## START
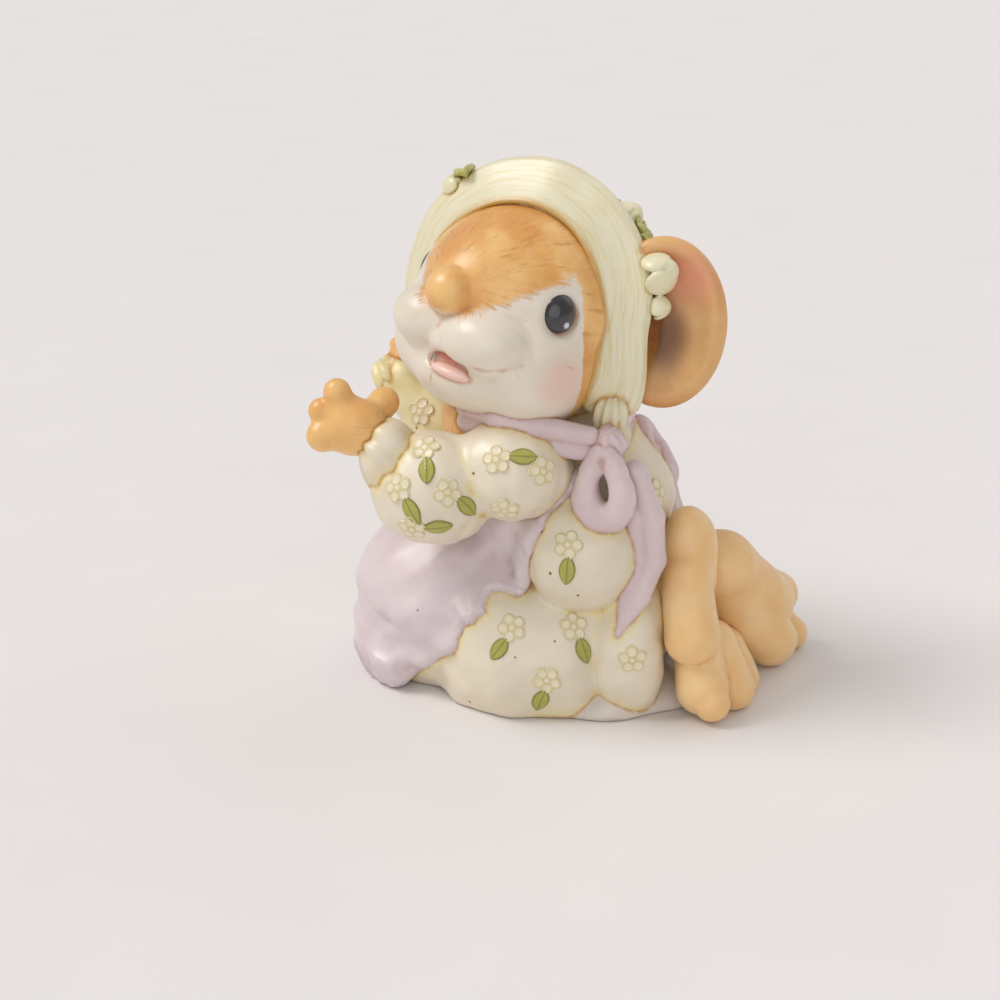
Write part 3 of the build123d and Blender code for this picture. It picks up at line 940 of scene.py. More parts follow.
class FIGURINE_OT_head(bpy.types.Operator):
    """Sculpt the head, eyes, tongue, ears and chest fur"""

    bl_idname = "figurine.head"
    bl_label = "Head and ears"

    def execute(self, context):
        settings = context.scene.figurine
        grain = settings.grain
        face = face_paint(
            colour(232, 222, 206), colour(228, 178, 160), settings.fur, colour(222, 158, 82), DEEP_OCHRE
        )
        mesh = sculpted_mesh("head", head_sculpt(), grain)
        paint_head(mesh)
        finish_piece(mesh, face, "face", "head", "muzzle_left", "muzzle_right", "nose")
        self.tongue(grain)
        self.eyes()
        self.ears(grain)
        chest = Sculpt(Ball((2.0, -10.2, 35.8), (7.8, 7.4, 5.6)))
        mesh = sculpted_mesh("chest_fur", chest, grain)
        rows = vertices_of(mesh)
        paint_flow(mesh, rows[:, 2], rows[:, 0] * 1.5)
        paint(mesh, "mask", np.ones(len(rows)))
        finish_piece(mesh, bpy.data.materials["painted fur"], "fur", "chest_fur")
        return {"FINISHED"}

    def tongue(self, grain):
        """The lower lip with the tongue lying in the mouth."""
        pink = resin_paint(
            "painted tongue", colour(238, 192, 178), colour(242, 208, 196), colour(206, 120, 108),
            rough=0.34,
        )
        lip = Sculpt(Ball(in_head(11.7, 1.7, -8.1), (2.6, 3.6, 1.1), HEAD_AXES))
        mesh = sculpted_mesh("tongue", lip, grain * 0.6)
        up = ((vertices_of(mesh) - HEAD_CENTRE) @ HEAD_AXES)[:, 2]
        paint(mesh, "wash", step_up(up, -7.0, -6.6) * 0.6)
        finish_piece(mesh, pink, "tongue", "tongue")

    def eyes(self):
        """Two glossy black eyes with a small painted catchlight."""
        box = PaintBox("painted eye")
        cloud = box.noise(box.place, 0.8 / MM, 2.0)
        tone = box.mix(box.between(cloud, 0.3, 0.7), colour(16, 16, 20), colour(34, 34, 42))
        tone = box.mix(box.painted("tint"), tone, colour(210, 212, 216))
        black = box.finish(tone, cloud * 0.1 + 0.16, cloud, 0.03, coat=1.0, coat_rough=0.08)
        forward, left, up = EYE_PLACE
        for side, name, ahead, depth in EYES:
            out = unit((forward + ahead, side * left, up))
            level = unit(np.cross(out, (0, 0, 1.0)))
            axes = HEAD_AXES @ np.stack([out, level, np.cross(level, out)], 1)
            centre = in_head(*(out * depth))
            mesh = sculpted_mesh(name + "_eye", Sculpt(Ball(centre, EYE_SIZE, axes)), 0.2)
            local = (vertices_of(mesh) - centre) @ axes
            dot = np.hypot(local[:, 1] + side, local[:, 2] + 1.35)
            paint(mesh, "tint", step_up(-dot, -0.42, -0.3))
            finish_piece(mesh, black, "eye", "eye_" + name)

    def ears(self, grain):
        """Two large ears, dished in front, with painted shade deep in the dish and pink inside."""
        box = PaintBox("painted ear")
        cloud = box.noise(box.place, 0.2 / MM, 3.0)
        brush = box.noise(box.place, 0.9 / MM, 4.0, 0.6)
        tone = box.mix(box.between(cloud, 0.35, 0.65), colour(228, 180, 118), colour(218, 166, 102))
        tone = box.mix(box.painted("tint") * 0.8, tone, colour(222, 140, 112))
        # The mask paints shade: dark brown deep in the dish.
        tone = box.mix(box.between(box.painted("mask"), 0.1, 1.0), tone, colour(122, 78, 40))
        # The wash here is painted shade at the ear's lower end and where pieces meet.
        tone = box.mix(box.painted("wash") * (brush + 0.2), tone, colour(196, 120, 54))
        skin = box.finish(tone, brush * 0.12 + 0.36, brush, 0.04)
        for side, name, lift in ((1, "left", 4.3), (-1, "right", 3.2)):
            axes = turned(HEAD_TURN + 38 * side, 8)
            centre = in_head(-6.0, side * 17.5, lift)

            def on_ear(ahead, out, up):
                return centre + axes @ np.array([ahead, side * out, up], float)

            pinna = Sculpt(
                Ball(centre, (2.6, 8.0, 10.8), axes),
                Ball(on_ear(-0.4, -4.5, -1.5), (2.2, 4.6, 7.0), axes, blend=1.5),
            )
            pinna.carve(
                Limb(on_ear(12.2, -0.5, 2.8), on_ear(12.2, -0.8, -2.8), 12.7, 12.7, blend=0.7),
                Ball(on_ear(1.3, -3.6, -0.8), (3.0, 3.4, 6.4), axes, blend=1.4),
            )
            mesh = sculpted_mesh(name + "_ear", pinna, grain * 0.8)
            ahead, out, up = ((vertices_of(mesh) - centre) @ axes).T
            out = out * side
            front = step_up(normals_of(mesh) @ axes[:, 0], 0.25, 0.6)
            deep = np.hypot((out - 0.2) / 4.6, (up + 1.6) / 7.2)
            # Painted shade deep in the dish, on its front only.
            paint(mesh, "mask", front * step_up(-deep, -1.15, -0.1))
            rosy = np.hypot((out - 2.4) / 4.6, (up - 5.8) / 3.8)
            paint(mesh, "tint", front * step_up(-rosy, -1.4, -0.3))
            # Painted shade: darker towards the ear's lower end, where it meets the bonnet.
            paint(mesh, "wash", step_up(-up, 7.5, 10.5) * 0.8)
            finish_piece(mesh, skin, "ear", "ear_" + name)


# Bonnet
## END
:: PROBLEM STATEMENT ::
Print out the whole listing exactly as it appears.

:: ANSWER BELOW ::
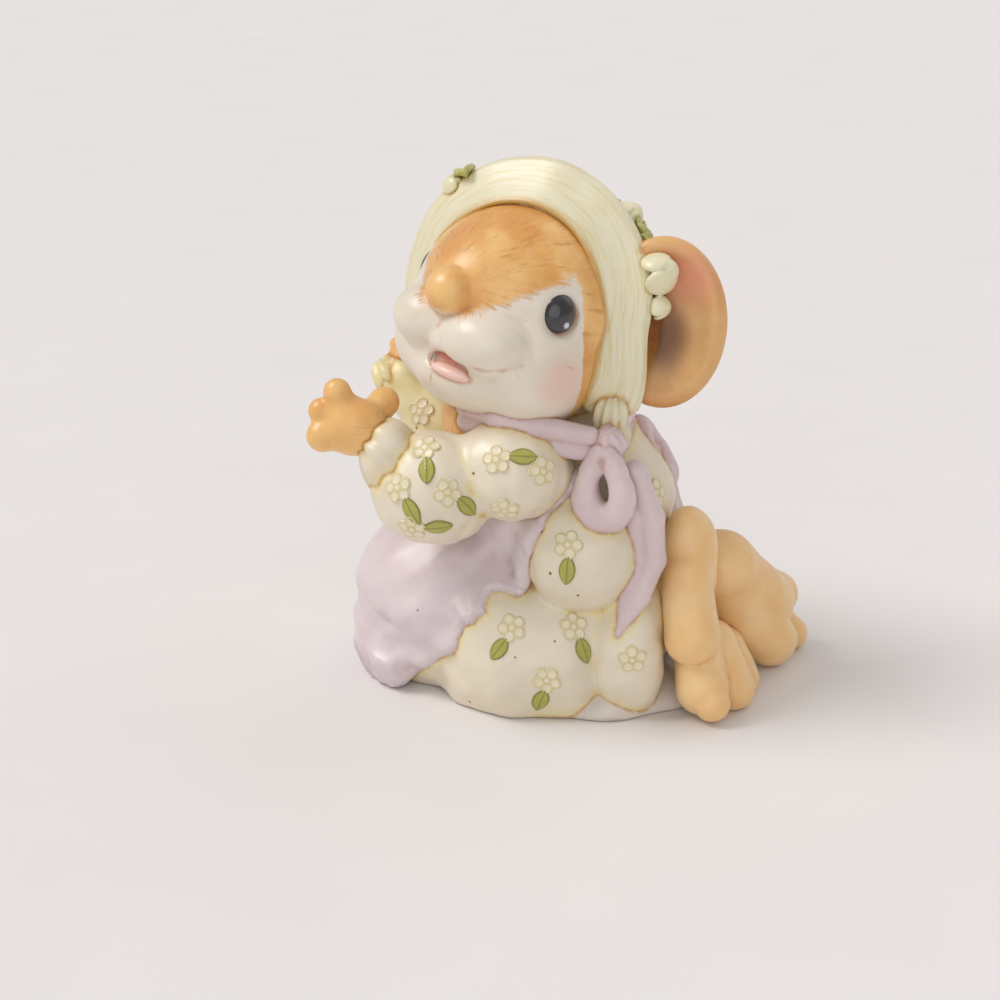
Write part 3 of the build123d and Blender code for this picture. It picks up at line 940 of scene.py. More parts follow.
class FIGURINE_OT_head(bpy.types.Operator):
    """Sculpt the head, eyes, tongue, ears and chest fur"""

    bl_idname = "figurine.head"
    bl_label = "Head and ears"

    def execute(self, context):
        settings = context.scene.figurine
        grain = settings.grain
        face = face_paint(
            colour(232, 222, 206), colour(228, 178, 160), settings.fur, colour(222, 158, 82), DEEP_OCHRE
        )
        mesh = sculpted_mesh("head", head_sculpt(), grain)
        paint_head(mesh)
        finish_piece(mesh, face, "face", "head", "muzzle_left", "muzzle_right", "nose")
        self.tongue(grain)
        self.eyes()
        self.ears(grain)
        chest = Sculpt(Ball((2.0, -10.2, 35.8), (7.8, 7.4, 5.6)))
        mesh = sculpted_mesh("chest_fur", chest, grain)
        rows = vertices_of(mesh)
        paint_flow(mesh, rows[:, 2], rows[:, 0] * 1.5)
        paint(mesh, "mask", np.ones(len(rows)))
        finish_piece(mesh, bpy.data.materials["painted fur"], "fur", "chest_fur")
        return {"FINISHED"}

    def tongue(self, grain):
        """The lower lip with the tongue lying in the mouth."""
        pink = resin_paint(
            "painted tongue", colour(238, 192, 178), colour(242, 208, 196), colour(206, 120, 108),
            rough=0.34,
        )
        lip = Sculpt(Ball(in_head(11.7, 1.7, -8.1), (2.6, 3.6, 1.1), HEAD_AXES))
        mesh = sculpted_mesh("tongue", lip, grain * 0.6)
        up = ((vertices_of(mesh) - HEAD_CENTRE) @ HEAD_AXES)[:, 2]
        paint(mesh, "wash", step_up(up, -7.0, -6.6) * 0.6)
        finish_piece(mesh, pink, "tongue", "tongue")

    def eyes(self):
        """Two glossy black eyes with a small painted catchlight."""
        box = PaintBox("painted eye")
        cloud = box.noise(box.place, 0.8 / MM, 2.0)
        tone = box.mix(box.between(cloud, 0.3, 0.7), colour(16, 16, 20), colour(34, 34, 42))
        tone = box.mix(box.painted("tint"), tone, colour(210, 212, 216))
        black = box.finish(tone, cloud * 0.1 + 0.16, cloud, 0.03, coat=1.0, coat_rough=0.08)
        forward, left, up = EYE_PLACE
        for side, name, ahead, depth in EYES:
            out = unit((forward + ahead, side * left, up))
            level = unit(np.cross(out, (0, 0, 1.0)))
            axes = HEAD_AXES @ np.stack([out, level, np.cross(level, out)], 1)
            centre = in_head(*(out * depth))
            mesh = sculpted_mesh(name + "_eye", Sculpt(Ball(centre, EYE_SIZE, axes)), 0.2)
            local = (vertices_of(mesh) - centre) @ axes
            dot = np.hypot(local[:, 1] + side, local[:, 2] + 1.35)
            paint(mesh, "tint", step_up(-dot, -0.42, -0.3))
            finish_piece(mesh, black, "eye", "eye_" + name)

    def ears(self, grain):
        """Two large ears, dished in front, with painted shade deep in the dish and pink inside."""
        box = PaintBox("painted ear")
        cloud = box.noise(box.place, 0.2 / MM, 3.0)
        brush = box.noise(box.place, 0.9 / MM, 4.0, 0.6)
        tone = box.mix(box.between(cloud, 0.35, 0.65), colour(228, 180, 118), colour(218, 166, 102))
        tone = box.mix(box.painted("tint") * 0.8, tone, colour(222, 140, 112))
        # The mask paints shade: dark brown deep in the dish.
        tone = box.mix(box.between(box.painted("mask"), 0.1, 1.0), tone, colour(122, 78, 40))
        # The wash here is painted shade at the ear's lower end and where pieces meet.
        tone = box.mix(box.painted("wash") * (brush + 0.2), tone, colour(196, 120, 54))
        skin = box.finish(tone, brush * 0.12 + 0.36, brush, 0.04)
        for side, name, lift in ((1, "left", 4.3), (-1, "right", 3.2)):
            axes = turned(HEAD_TURN + 38 * side, 8)
            centre = in_head(-6.0, side * 17.5, lift)

            def on_ear(ahead, out, up):
                return centre + axes @ np.array([ahead, side * out, up], float)

            pinna = Sculpt(
                Ball(centre, (2.6, 8.0, 10.8), axes),
                Ball(on_ear(-0.4, -4.5, -1.5), (2.2, 4.6, 7.0), axes, blend=1.5),
            )
            pinna.carve(
                Limb(on_ear(12.2, -0.5, 2.8), on_ear(12.2, -0.8, -2.8), 12.7, 12.7, blend=0.7),
                Ball(on_ear(1.3, -3.6, -0.8), (3.0, 3.4, 6.4), axes, blend=1.4),
            )
            mesh = sculpted_mesh(name + "_ear", pinna, grain * 0.8)
            ahead, out, up = ((vertices_of(mesh) - centre) @ axes).T
            out = out * side
            front = step_up(normals_of(mesh) @ axes[:, 0], 0.25, 0.6)
            deep = np.hypot((out - 0.2) / 4.6, (up + 1.6) / 7.2)
            # Painted shade deep in the dish, on its front only.
            paint(mesh, "mask", front * step_up(-deep, -1.15, -0.1))
            rosy = np.hypot((out - 2.4) / 4.6, (up - 5.8) / 3.8)
            paint(mesh, "tint", front * step_up(-rosy, -1.4, -0.3))
            # Painted shade: darker towards the ear's lower end, where it meets the bonnet.
            paint(mesh, "wash", step_up(-up, 7.5, 10.5) * 0.8)
            finish_piece(mesh, skin, "ear", "ear_" + name)


# Bonnet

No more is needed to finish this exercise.